>> Begin

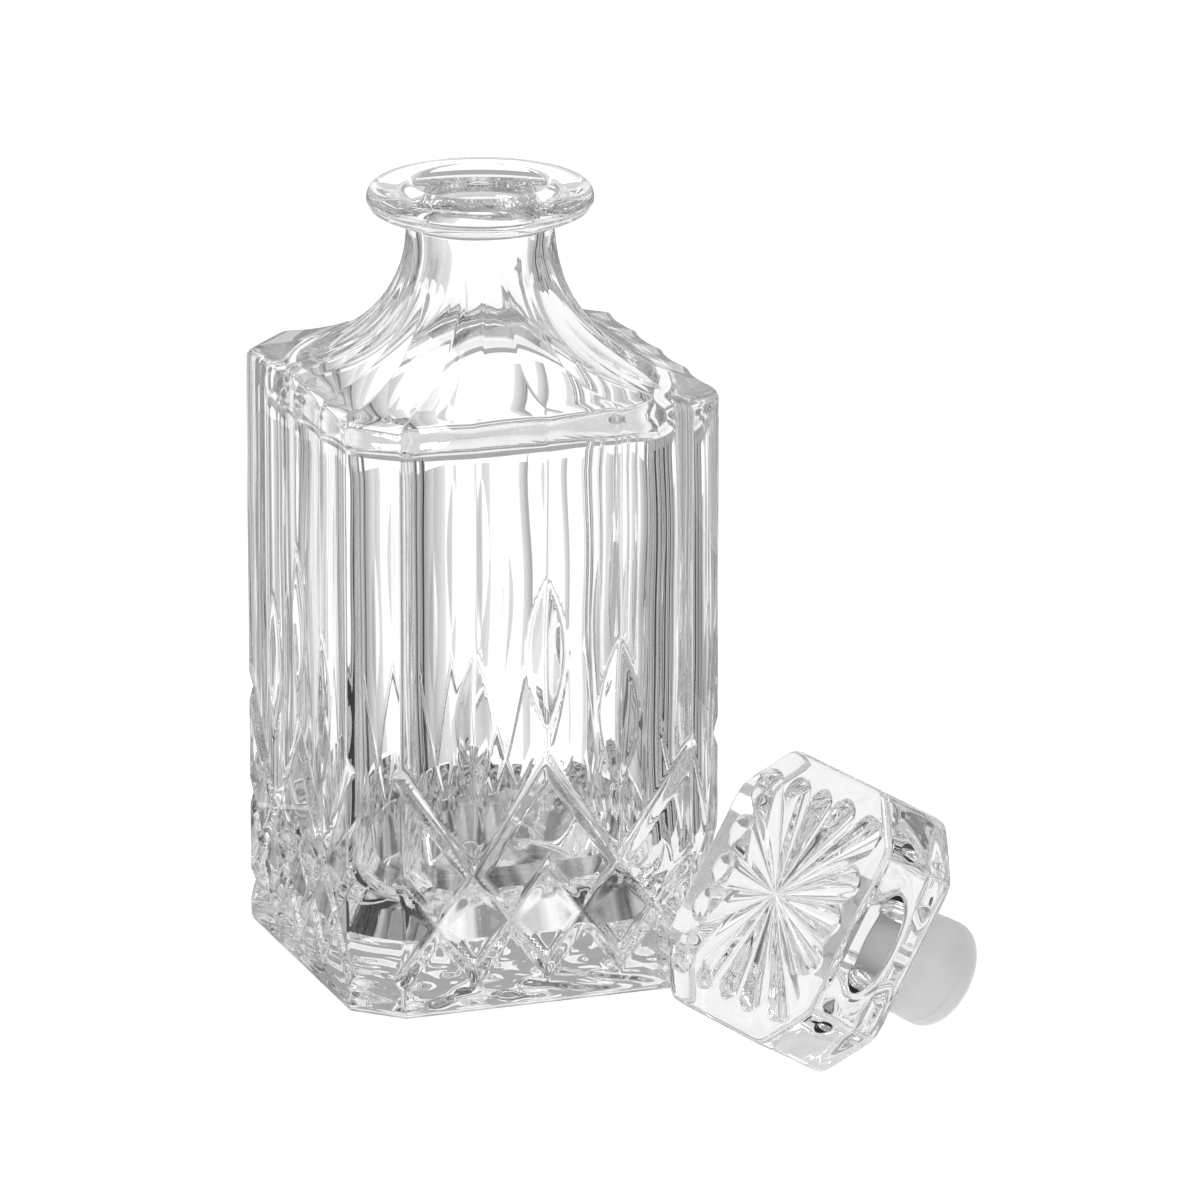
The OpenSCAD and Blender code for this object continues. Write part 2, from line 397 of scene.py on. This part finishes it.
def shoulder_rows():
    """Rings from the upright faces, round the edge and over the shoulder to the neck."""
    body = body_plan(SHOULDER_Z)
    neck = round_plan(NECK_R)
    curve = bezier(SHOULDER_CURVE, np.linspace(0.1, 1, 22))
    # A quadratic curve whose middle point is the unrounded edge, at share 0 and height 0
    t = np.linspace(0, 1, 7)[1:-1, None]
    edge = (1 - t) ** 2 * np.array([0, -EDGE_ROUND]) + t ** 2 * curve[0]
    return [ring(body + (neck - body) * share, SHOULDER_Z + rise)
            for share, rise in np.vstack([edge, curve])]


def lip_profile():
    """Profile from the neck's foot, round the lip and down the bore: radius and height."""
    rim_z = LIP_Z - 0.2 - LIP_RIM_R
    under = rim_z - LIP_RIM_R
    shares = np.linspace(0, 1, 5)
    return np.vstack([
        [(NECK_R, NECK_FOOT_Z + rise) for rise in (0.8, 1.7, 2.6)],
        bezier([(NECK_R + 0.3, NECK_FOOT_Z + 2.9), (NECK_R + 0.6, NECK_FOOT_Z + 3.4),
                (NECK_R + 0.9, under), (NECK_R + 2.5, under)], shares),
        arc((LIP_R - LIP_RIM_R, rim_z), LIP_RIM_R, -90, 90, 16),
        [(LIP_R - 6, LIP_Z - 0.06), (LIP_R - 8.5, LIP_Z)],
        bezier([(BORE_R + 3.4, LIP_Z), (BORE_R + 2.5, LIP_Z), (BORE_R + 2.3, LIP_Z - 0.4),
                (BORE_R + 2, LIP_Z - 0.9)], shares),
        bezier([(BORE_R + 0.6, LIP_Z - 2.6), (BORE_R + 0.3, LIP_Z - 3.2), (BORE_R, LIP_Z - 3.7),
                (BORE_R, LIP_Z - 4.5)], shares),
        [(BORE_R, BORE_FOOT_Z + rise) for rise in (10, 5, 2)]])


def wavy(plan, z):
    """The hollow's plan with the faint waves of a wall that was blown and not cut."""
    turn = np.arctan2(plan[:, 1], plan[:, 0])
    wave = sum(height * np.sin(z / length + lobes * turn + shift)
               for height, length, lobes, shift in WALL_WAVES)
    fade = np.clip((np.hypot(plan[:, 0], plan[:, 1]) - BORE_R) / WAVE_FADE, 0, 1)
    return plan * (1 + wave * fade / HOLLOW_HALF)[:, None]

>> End

# TASK OBJECTIVE:
Go back to the listing above and please repeat it exactly.

# OUTPUT OF THE TASK:
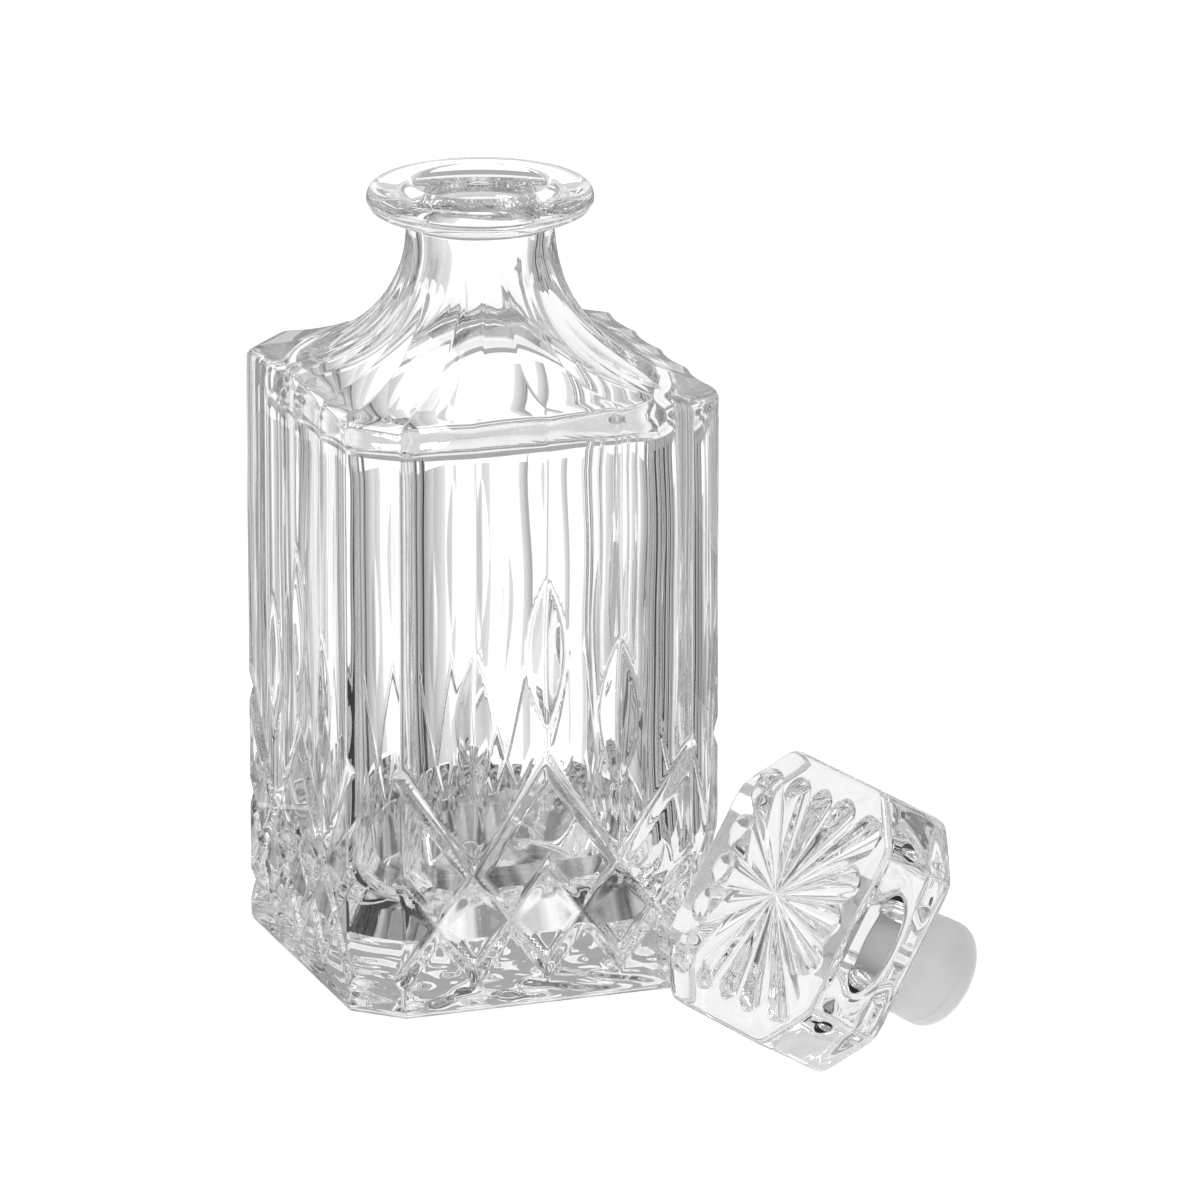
The OpenSCAD and Blender code for this object continues. Write part 2, from line 397 of scene.py on. This part finishes it.
def shoulder_rows():
    """Rings from the upright faces, round the edge and over the shoulder to the neck."""
    body = body_plan(SHOULDER_Z)
    neck = round_plan(NECK_R)
    curve = bezier(SHOULDER_CURVE, np.linspace(0.1, 1, 22))
    # A quadratic curve whose middle point is the unrounded edge, at share 0 and height 0
    t = np.linspace(0, 1, 7)[1:-1, None]
    edge = (1 - t) ** 2 * np.array([0, -EDGE_ROUND]) + t ** 2 * curve[0]
    return [ring(body + (neck - body) * share, SHOULDER_Z + rise)
            for share, rise in np.vstack([edge, curve])]


def lip_profile():
    """Profile from the neck's foot, round the lip and down the bore: radius and height."""
    rim_z = LIP_Z - 0.2 - LIP_RIM_R
    under = rim_z - LIP_RIM_R
    shares = np.linspace(0, 1, 5)
    return np.vstack([
        [(NECK_R, NECK_FOOT_Z + rise) for rise in (0.8, 1.7, 2.6)],
        bezier([(NECK_R + 0.3, NECK_FOOT_Z + 2.9), (NECK_R + 0.6, NECK_FOOT_Z + 3.4),
                (NECK_R + 0.9, under), (NECK_R + 2.5, under)], shares),
        arc((LIP_R - LIP_RIM_R, rim_z), LIP_RIM_R, -90, 90, 16),
        [(LIP_R - 6, LIP_Z - 0.06), (LIP_R - 8.5, LIP_Z)],
        bezier([(BORE_R + 3.4, LIP_Z), (BORE_R + 2.5, LIP_Z), (BORE_R + 2.3, LIP_Z - 0.4),
                (BORE_R + 2, LIP_Z - 0.9)], shares),
        bezier([(BORE_R + 0.6, LIP_Z - 2.6), (BORE_R + 0.3, LIP_Z - 3.2), (BORE_R, LIP_Z - 3.7),
                (BORE_R, LIP_Z - 4.5)], shares),
        [(BORE_R, BORE_FOOT_Z + rise) for rise in (10, 5, 2)]])


def wavy(plan, z):
    """The hollow's plan with the faint waves of a wall that was blown and not cut."""
    turn = np.arctan2(plan[:, 1], plan[:, 0])
    wave = sum(height * np.sin(z / length + lobes * turn + shift)
               for height, length, lobes, shift in WALL_WAVES)
    fade = np.clip((np.hypot(plan[:, 0], plan[:, 1]) - BORE_R) / WAVE_FADE, 0, 1)
    return plan * (1 + wave * fade / HOLLOW_HALF)[:, None]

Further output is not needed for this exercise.